À la mairie aussi, on organise Noël. Un dossier des archives municipales en garde le souvenir. Ses pages commencent en 1941, avec des chars d’assaut en guise de traîneau. La municipalité nommée par le régime de Vichy exécute les ordres venus d’en haut. Il est encore question de fêtes, mais dans quelles conditions ! À côté de l’arbre destiné aux enfants des réfugiés “qui attendent encore leur retour dans la maison familiale”, on se soucie surtout de la “Campagne de loyauté” envers le maréchal Pétain. Noël devient prétexte au culte du dictateur. Tous les écoliers devront lui envoyer une lettre pour l’informer de leurs “efforts pour être francs et loyaux” ; en guise de réponse, “le Maréchal prononcera, entre 17 et 18 heures, un message qui sera radiodiffusé dans toute la France”. Et pour que personne n’échappe aux paroles de ce faux père Noël, la préfecture ordonne “de faire installer un poste de TSF dans la ou les salles où sera réunie la Jeunesse de votre commune”. Même son de cloche en 1942. Les arbres dressés dans les écoles, les goûters et les petits cadeaux offerts aux enfants, les colis de nourriture destinés aux personnes âgées, aux pauvres et aux blessés de guerre, donneront “au Chef de l’État un vivant témoignage de l’Union des Français autour de sa personne. Noël devra être, cette année, le Noël du Maréchal”… Peu à peu, l’obscurité nazie éteint les lumières de la fête. Participer à “L’Arbre de Noël du Maréchal” devient un passage obligé, et l’on tente d’empêcher les festivités privées : comme le P-DG de l’usine SIGMA qui, le 14 décembre 1943, annule purement et simplement celles prévues à la Maison du Peuple pour les familles de ses ouvriers. Dans les écoles, le goûter de Noël se résume désormais à 50 grammes de confiture par enfant… à condition qu’ils apportent leur pain.
Arrive enfin décembre 1944. La Résistance et les Alliés ont libéré la région lyonnaise et presque toute la France. Le jour revient, la nuit s’enfuit. Vénissieux en a chèrement payé le prix, avec 940 immeubles et maisons bombardés. Ralliant sous sa bannière les partis politiques, les syndicats, les associations, la Croix-Rouge et toutes les bonnes volontés, le maire Louis Dupic se démène pendant des mois “pour fêter malgré tout un Joyeux Noël”. Qu’importent les privations, on gâtera les enfants sous une mer de jouets et de friandises. Les usines de la commune sont appelées à verser leur obole. Certaines donnent 500 francs, Berliet 20 000, une fortune. Du coup le père Noël peut visiter beaucoup plus de bambins que prévu. On doit scinder la fête en deux pour accueillir tout le monde : une première partie le 23 décembre et une seconde le 24.
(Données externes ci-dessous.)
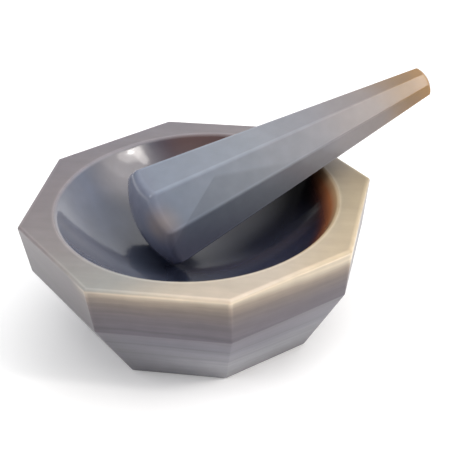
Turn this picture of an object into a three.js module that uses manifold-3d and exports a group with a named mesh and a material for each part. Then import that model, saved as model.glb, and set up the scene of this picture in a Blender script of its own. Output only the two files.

Dans son église de Parilly, l’abbé Billot se jette sur ses partitions. Voilà, il a trouvé celles qui conviennent aux circonstances : “Douce nuit, sainte nuit” ; “Ô nuit bienveillante” et “Venez Divin Messie”. Extraits : “Descendez ! Hâtez vos pas. Sauvez les hommes du trépas, secourez-nous, ne tardez pas. Sauvez nos jours infortunés. Pour nous livrer la guerre, tous les enfers sont déchaînés. Si vous venez en ces bas lieux, nous vous verrons victorieux, fermer l’enfer, ouvrir les cieux”. “Ô nuit bienveillante, Ô nuit rassurante, Douce nuit du premier Noël”.
En ce 25 décembre 1944, qu’ils soient croyants ou non, les Vénissians recevaient le plus beau des cadeaux : la Paix.
Sources : Bibliothèque municipale de Lyon, cotes Chomarat Ms 491/II-6 à 14 et Ms 491/IV-2 à 4. Archives municipales de Vénissieux, cote 1 i 117.